According to a recent study in the UK, 41% of British mobile phone owners are using recycled phones. Yet simultaneously, more than half of consumers are not worried about personal information left on their old phone. The study carried out by YouGov and BlackBelt showed.

The average smartphone is used for 1-2 years, after which it is passed on or sold when the owners mobile phone contract runs out. The mobile security firm Blackbelt analysed how carefully users deal with personal information stored on old phones.

Although 59% of recyclers attempt to manually delete the device’s data, Blackbelt has commented that fully removing personal information from a device is tricky.

In reality it isn’t possible for an individual to perform a full removal of personal data from any smart phone or tablet using a device’s in-built factory reset or by re-flashing the operating system. This is because contemporary devices are fitted with solid state memory, which uses a technique called wear levelling to minimise data corruption and extend its lifespan by over-ruling instructions to permanently overwrite old data.

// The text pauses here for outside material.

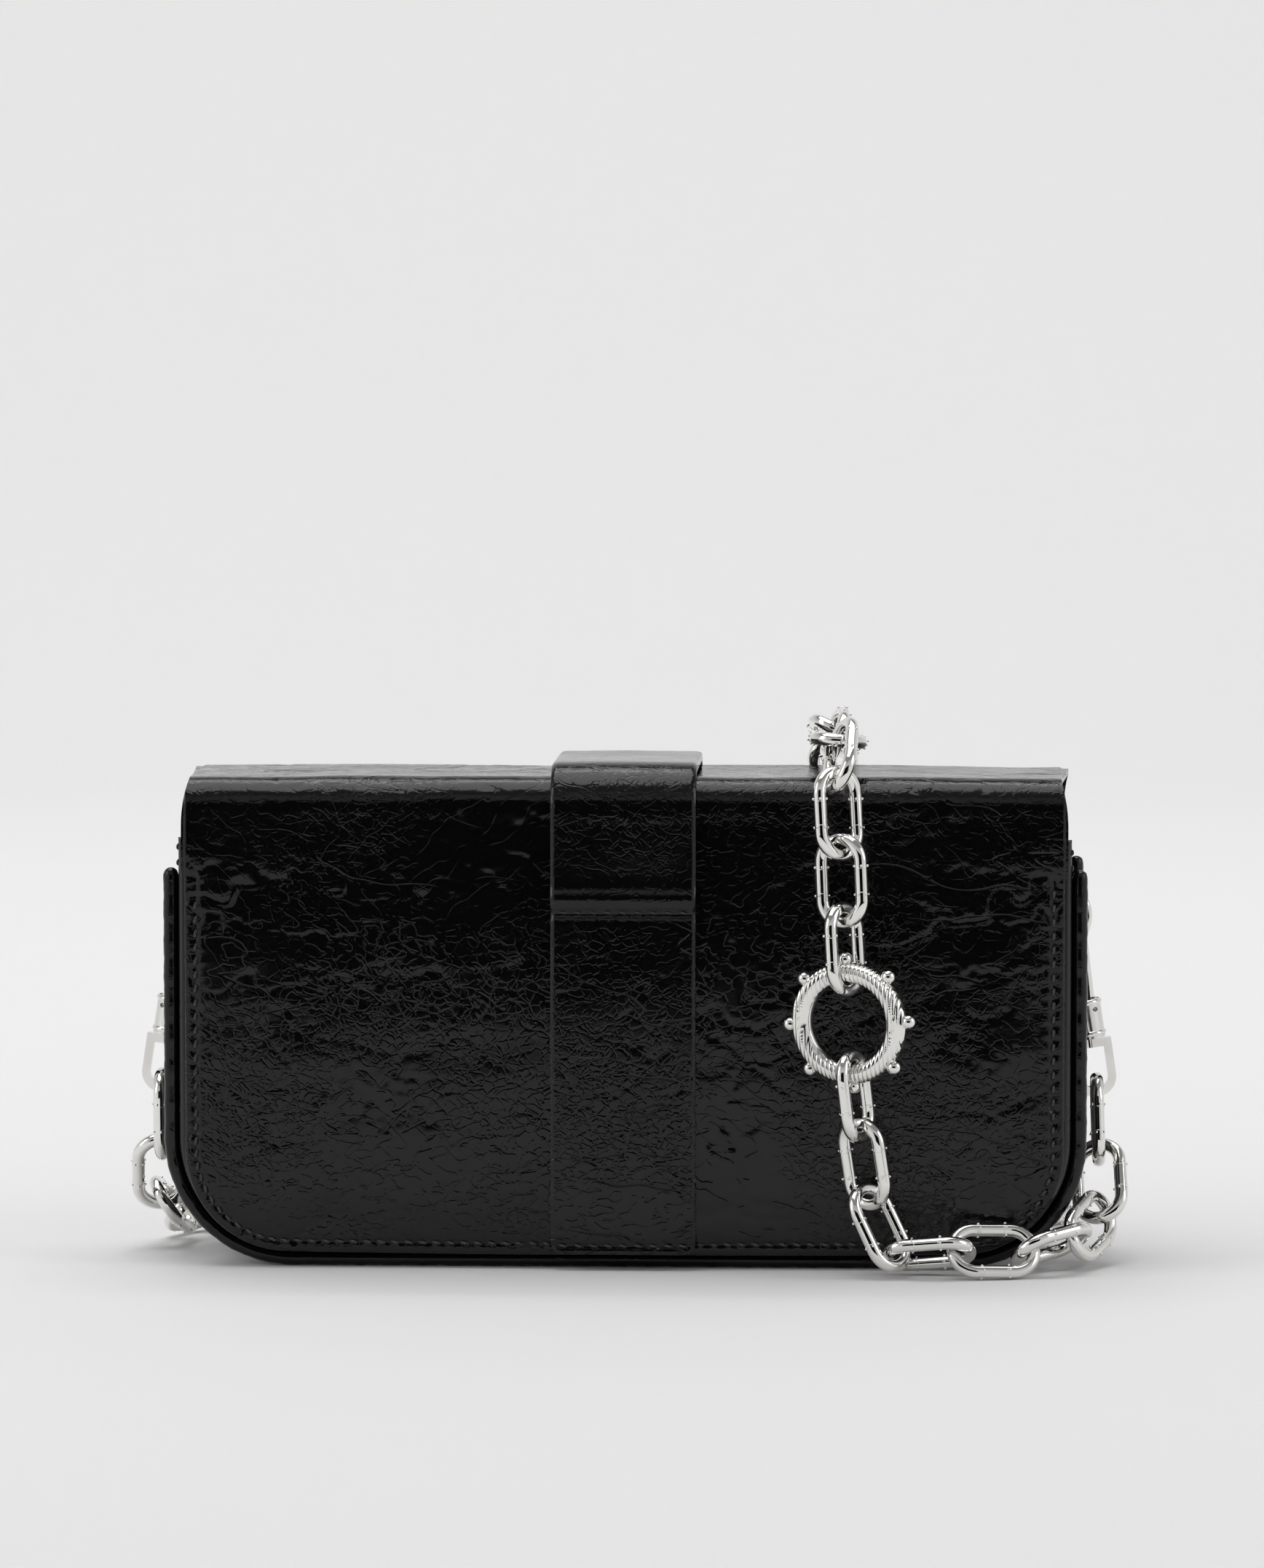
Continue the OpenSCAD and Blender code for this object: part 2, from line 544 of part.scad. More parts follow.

Wiping your mobile content

Most mobile phones offer a function that allows the user to delete all content and restore the phone to factory settings. However deleting files or even formatting the drive will only erase the local information of the hard drive, meaning any sensitive data can still potentially be retrieved.

If the phone has an SD card reader, it’s important to remove this or manually wipe the content using a piece of data destruction software.